** Written request **
Return exactly the lines that run from the beginning through the line containing "NAIL_ABOVE_AXIS = 0.090", both included, and no others.

──────── Available data

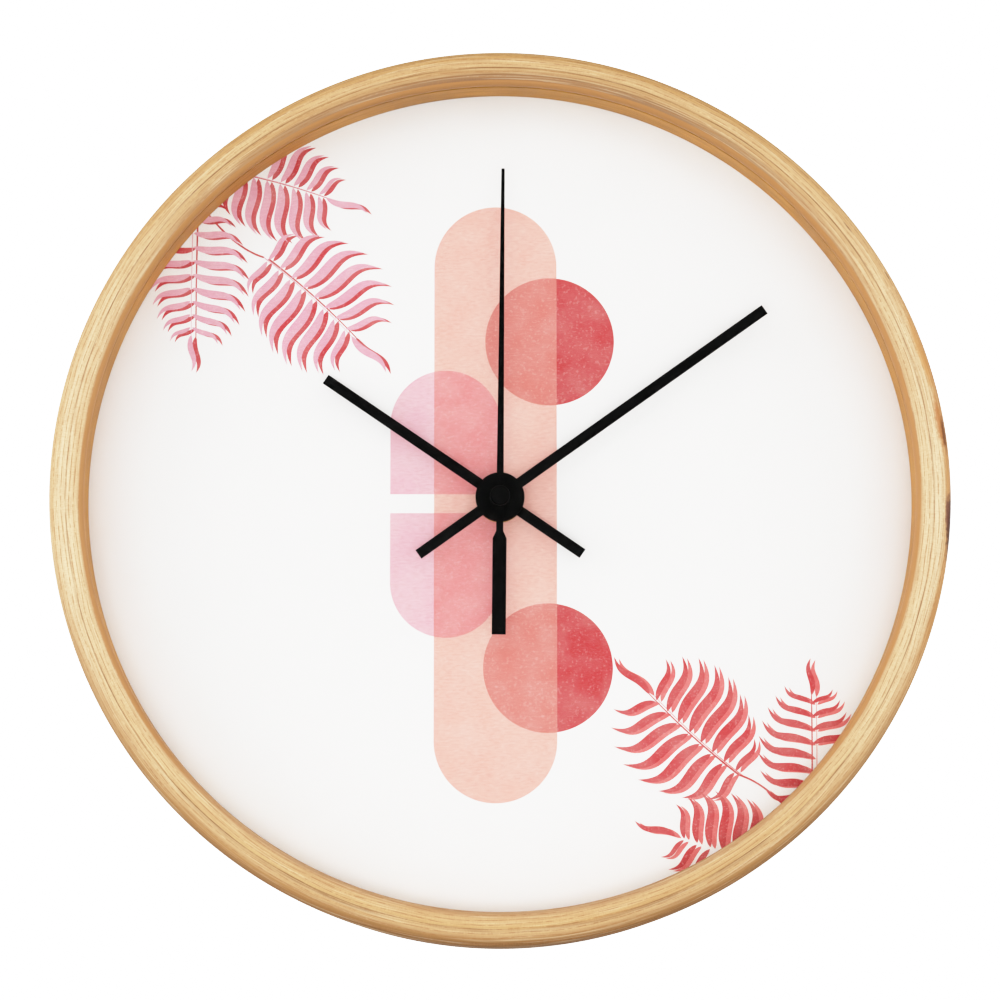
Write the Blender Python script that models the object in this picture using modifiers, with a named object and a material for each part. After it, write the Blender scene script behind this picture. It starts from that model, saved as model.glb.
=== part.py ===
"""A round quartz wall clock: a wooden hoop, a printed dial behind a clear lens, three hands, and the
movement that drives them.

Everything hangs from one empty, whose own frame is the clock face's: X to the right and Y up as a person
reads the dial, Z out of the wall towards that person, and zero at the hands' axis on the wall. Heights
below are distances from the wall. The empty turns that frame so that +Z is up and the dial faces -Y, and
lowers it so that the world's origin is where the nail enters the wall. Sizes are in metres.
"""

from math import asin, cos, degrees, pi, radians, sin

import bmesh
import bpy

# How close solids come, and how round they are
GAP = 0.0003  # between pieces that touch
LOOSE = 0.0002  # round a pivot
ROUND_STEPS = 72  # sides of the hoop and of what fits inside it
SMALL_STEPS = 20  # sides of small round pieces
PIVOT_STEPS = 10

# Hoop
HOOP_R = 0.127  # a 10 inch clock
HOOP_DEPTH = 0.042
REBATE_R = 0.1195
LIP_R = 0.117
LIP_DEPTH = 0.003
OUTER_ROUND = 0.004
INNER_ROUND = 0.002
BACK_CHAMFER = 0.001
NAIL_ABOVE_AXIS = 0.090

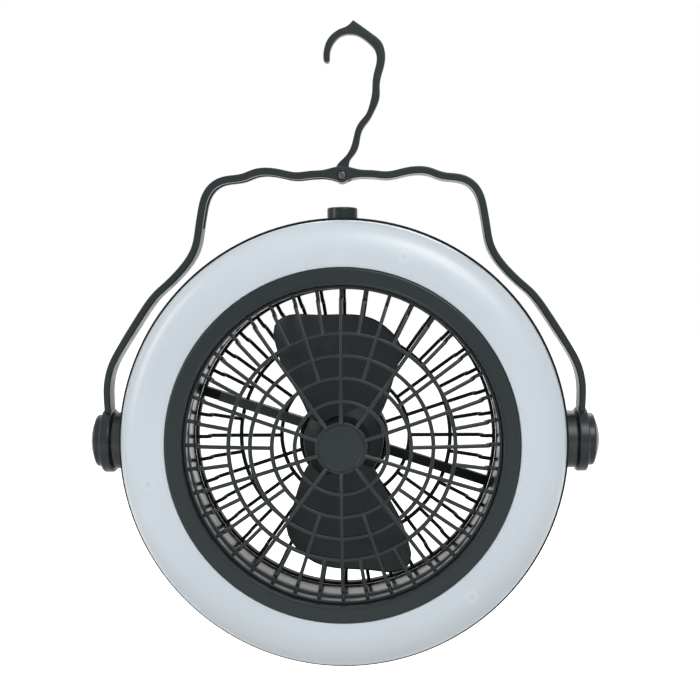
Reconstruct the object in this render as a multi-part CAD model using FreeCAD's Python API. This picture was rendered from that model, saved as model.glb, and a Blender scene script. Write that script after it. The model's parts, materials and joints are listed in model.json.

────────────────

** Exercise output **
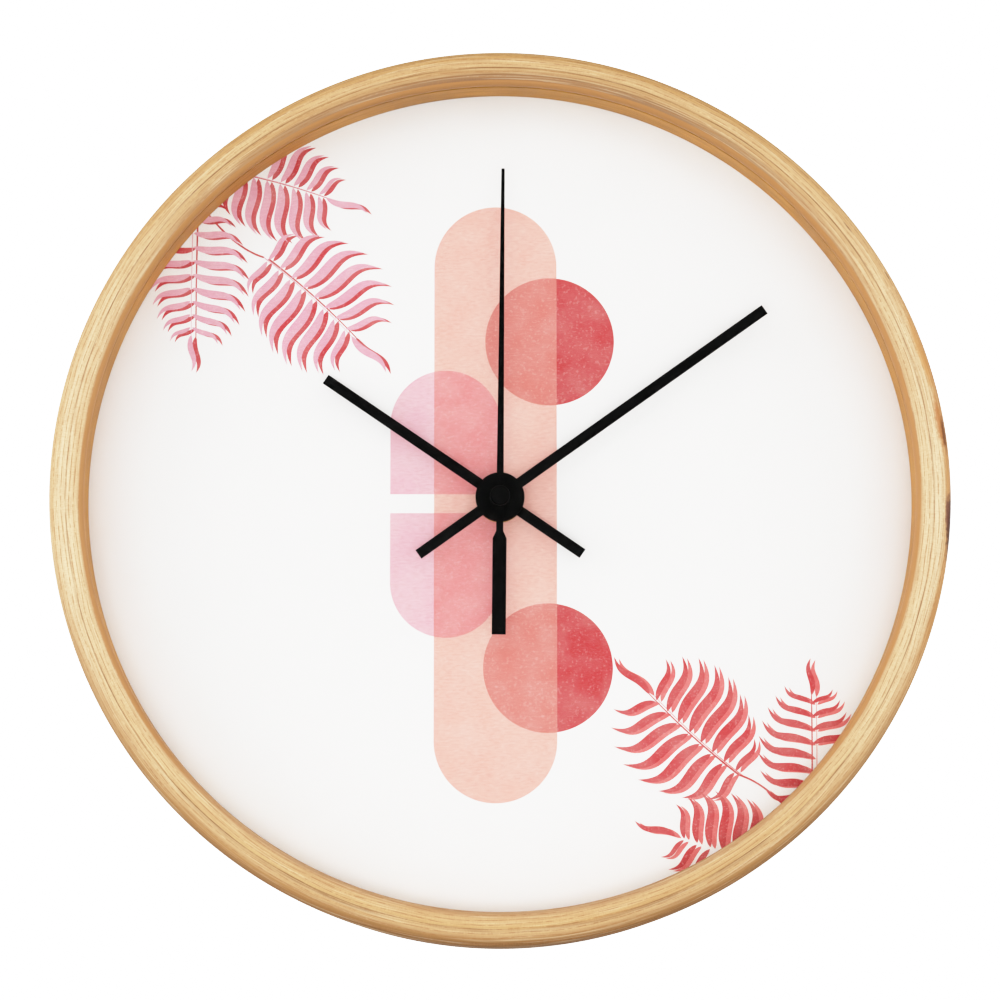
Write the Blender Python script that models the object in this picture using modifiers, with a named object and a material for each part. After it, write the Blender scene script behind this picture. It starts from that model, saved as model.glb.
=== part.py ===
"""A round quartz wall clock: a wooden hoop, a printed dial behind a clear lens, three hands, and the
movement that drives them.

Everything hangs from one empty, whose own frame is the clock face's: X to the right and Y up as a person
reads the dial, Z out of the wall towards that person, and zero at the hands' axis on the wall. Heights
below are distances from the wall. The empty turns that frame so that +Z is up and the dial faces -Y, and
lowers it so that the world's origin is where the nail enters the wall. Sizes are in metres.
"""

from math import asin, cos, degrees, pi, radians, sin

import bmesh
import bpy

# How close solids come, and how round they are
GAP = 0.0003  # between pieces that touch
LOOSE = 0.0002  # round a pivot
ROUND_STEPS = 72  # sides of the hoop and of what fits inside it
SMALL_STEPS = 20  # sides of small round pieces
PIVOT_STEPS = 10

# Hoop
HOOP_R = 0.127  # a 10 inch clock
HOOP_DEPTH = 0.042
REBATE_R = 0.1195
LIP_R = 0.117
LIP_DEPTH = 0.003
OUTER_ROUND = 0.004
INNER_ROUND = 0.002
BACK_CHAMFER = 0.001
NAIL_ABOVE_AXIS = 0.090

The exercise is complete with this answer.